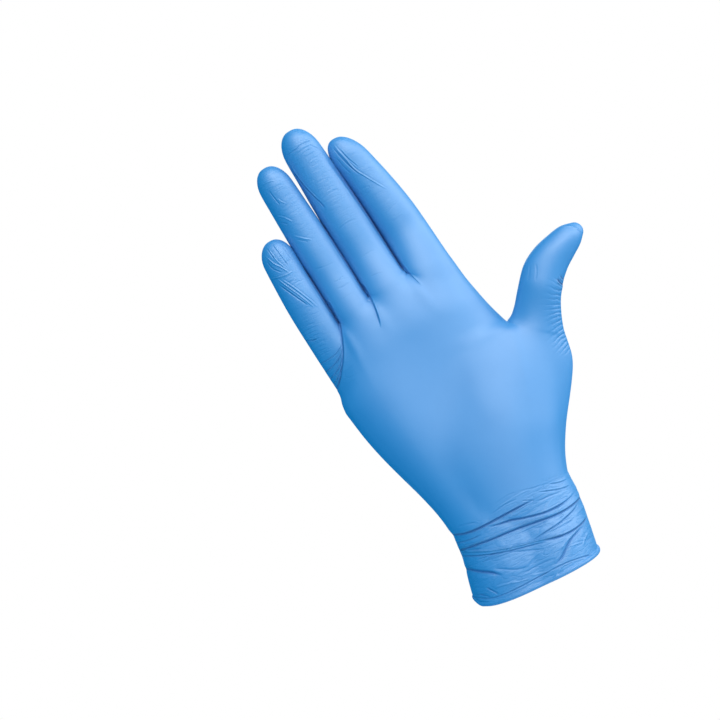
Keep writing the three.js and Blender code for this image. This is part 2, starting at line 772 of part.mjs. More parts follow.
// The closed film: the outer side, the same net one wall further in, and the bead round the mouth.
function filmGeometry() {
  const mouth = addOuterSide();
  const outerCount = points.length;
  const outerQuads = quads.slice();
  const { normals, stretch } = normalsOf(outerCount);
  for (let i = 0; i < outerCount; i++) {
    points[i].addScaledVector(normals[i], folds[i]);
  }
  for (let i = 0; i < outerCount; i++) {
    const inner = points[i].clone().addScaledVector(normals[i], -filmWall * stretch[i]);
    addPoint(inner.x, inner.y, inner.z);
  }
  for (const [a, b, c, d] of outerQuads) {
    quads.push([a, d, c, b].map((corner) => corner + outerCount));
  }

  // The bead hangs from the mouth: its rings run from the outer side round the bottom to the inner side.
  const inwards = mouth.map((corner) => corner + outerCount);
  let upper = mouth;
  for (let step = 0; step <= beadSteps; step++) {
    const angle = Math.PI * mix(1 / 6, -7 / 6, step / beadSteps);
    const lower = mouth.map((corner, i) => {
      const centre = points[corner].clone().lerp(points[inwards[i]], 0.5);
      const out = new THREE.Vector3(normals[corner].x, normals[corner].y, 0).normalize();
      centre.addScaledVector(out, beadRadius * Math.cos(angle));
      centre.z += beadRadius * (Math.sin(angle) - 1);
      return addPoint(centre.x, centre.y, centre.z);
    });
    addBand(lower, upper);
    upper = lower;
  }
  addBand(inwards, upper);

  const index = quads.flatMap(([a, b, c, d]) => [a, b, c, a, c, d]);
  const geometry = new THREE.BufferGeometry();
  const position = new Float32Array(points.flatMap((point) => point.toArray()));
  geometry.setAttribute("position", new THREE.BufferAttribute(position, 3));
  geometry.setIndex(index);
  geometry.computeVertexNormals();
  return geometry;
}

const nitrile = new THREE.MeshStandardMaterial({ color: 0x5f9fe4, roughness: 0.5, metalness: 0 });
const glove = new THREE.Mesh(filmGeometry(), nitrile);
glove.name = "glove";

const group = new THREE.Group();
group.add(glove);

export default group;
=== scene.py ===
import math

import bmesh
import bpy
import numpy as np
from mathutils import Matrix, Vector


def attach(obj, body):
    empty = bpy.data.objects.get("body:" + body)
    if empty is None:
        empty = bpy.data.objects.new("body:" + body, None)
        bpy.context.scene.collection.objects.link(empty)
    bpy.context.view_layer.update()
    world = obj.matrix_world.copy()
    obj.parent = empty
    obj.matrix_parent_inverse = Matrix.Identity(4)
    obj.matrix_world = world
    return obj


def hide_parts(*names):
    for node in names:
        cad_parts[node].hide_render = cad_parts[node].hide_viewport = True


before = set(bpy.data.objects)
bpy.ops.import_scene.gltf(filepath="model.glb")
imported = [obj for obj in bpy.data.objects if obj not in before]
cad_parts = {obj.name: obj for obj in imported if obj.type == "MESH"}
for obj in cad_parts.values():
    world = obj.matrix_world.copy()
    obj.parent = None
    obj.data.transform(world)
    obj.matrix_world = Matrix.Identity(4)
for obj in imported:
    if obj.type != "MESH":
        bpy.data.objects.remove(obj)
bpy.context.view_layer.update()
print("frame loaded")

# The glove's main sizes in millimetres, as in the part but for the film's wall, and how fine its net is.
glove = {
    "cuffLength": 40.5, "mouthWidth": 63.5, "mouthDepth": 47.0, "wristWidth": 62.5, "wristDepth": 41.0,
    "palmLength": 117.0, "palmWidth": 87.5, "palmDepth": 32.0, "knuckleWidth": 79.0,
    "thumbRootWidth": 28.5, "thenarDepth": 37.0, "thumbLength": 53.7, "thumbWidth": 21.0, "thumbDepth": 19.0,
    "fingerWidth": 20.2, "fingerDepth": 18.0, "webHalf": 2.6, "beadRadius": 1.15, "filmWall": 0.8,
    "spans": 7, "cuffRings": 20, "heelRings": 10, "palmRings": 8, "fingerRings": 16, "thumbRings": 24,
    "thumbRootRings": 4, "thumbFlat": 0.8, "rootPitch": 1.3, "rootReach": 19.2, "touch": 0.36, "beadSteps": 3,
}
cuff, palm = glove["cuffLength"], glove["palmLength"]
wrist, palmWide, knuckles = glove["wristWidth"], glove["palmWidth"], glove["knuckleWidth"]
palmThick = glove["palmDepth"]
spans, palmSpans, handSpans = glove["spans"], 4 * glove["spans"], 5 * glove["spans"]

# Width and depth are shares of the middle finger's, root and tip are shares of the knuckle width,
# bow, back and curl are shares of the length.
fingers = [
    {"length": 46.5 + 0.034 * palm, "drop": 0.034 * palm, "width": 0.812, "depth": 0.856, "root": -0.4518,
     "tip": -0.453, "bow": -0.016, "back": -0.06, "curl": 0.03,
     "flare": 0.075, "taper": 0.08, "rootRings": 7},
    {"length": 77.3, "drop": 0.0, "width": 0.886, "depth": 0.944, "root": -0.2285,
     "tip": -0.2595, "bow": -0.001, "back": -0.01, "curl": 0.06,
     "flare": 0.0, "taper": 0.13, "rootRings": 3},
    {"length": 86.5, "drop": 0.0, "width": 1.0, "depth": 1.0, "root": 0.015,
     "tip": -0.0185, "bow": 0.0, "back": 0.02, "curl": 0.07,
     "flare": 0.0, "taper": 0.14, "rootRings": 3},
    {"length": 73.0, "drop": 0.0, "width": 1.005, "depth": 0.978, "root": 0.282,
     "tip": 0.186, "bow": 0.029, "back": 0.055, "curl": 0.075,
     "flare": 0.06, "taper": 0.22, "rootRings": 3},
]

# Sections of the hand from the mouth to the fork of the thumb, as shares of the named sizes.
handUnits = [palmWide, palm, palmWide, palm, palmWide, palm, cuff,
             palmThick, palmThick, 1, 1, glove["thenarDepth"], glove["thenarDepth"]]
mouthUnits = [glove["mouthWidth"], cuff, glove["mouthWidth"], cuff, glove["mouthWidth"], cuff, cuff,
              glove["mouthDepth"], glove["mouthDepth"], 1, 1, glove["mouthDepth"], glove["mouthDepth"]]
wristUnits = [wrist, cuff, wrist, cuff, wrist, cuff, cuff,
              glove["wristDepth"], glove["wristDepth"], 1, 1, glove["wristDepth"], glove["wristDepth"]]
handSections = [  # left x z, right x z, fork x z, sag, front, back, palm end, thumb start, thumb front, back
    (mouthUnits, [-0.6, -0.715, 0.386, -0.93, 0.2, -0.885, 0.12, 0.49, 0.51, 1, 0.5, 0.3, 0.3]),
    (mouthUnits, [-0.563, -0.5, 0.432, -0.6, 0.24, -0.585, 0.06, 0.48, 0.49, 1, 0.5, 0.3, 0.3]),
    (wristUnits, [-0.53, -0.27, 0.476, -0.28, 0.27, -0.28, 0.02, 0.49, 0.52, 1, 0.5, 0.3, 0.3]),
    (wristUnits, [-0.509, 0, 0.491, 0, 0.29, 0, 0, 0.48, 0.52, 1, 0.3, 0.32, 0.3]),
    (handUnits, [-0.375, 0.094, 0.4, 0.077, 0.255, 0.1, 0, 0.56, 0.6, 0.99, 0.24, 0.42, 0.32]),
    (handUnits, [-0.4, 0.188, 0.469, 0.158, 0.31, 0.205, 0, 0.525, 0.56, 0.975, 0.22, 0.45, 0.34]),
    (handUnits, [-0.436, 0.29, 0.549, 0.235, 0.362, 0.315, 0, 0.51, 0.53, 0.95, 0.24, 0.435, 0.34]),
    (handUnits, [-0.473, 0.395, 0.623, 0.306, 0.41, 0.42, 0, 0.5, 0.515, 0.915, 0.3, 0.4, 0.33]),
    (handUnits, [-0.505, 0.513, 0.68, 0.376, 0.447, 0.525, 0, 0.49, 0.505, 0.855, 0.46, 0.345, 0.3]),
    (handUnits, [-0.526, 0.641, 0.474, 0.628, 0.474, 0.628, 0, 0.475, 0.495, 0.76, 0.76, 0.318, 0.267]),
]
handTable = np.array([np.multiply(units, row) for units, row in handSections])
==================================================
Objective: Your task is to extract exactly the lines starting at the line with "const nitrile = new" and ending at the line with "cad_parts[node].hide_render = cad_parts[node].hide_viewport", including both ends, and no other lines.

Full answer:
const nitrile = new THREE.MeshStandardMaterial({ color: 0x5f9fe4, roughness: 0.5, metalness: 0 });
const glove = new THREE.Mesh(filmGeometry(), nitrile);
glove.name = "glove";

const group = new THREE.Group();
group.add(glove);

export default group;
=== scene.py ===
import math

import bmesh
import bpy
import numpy as np
from mathutils import Matrix, Vector


def attach(obj, body):
    empty = bpy.data.objects.get("body:" + body)
    if empty is None:
        empty = bpy.data.objects.new("body:" + body, None)
        bpy.context.scene.collection.objects.link(empty)
    bpy.context.view_layer.update()
    world = obj.matrix_world.copy()
    obj.parent = empty
    obj.matrix_parent_inverse = Matrix.Identity(4)
    obj.matrix_world = world
    return obj


def hide_parts(*names):
    for node in names:
        cad_parts[node].hide_render = cad_parts[node].hide_viewport = True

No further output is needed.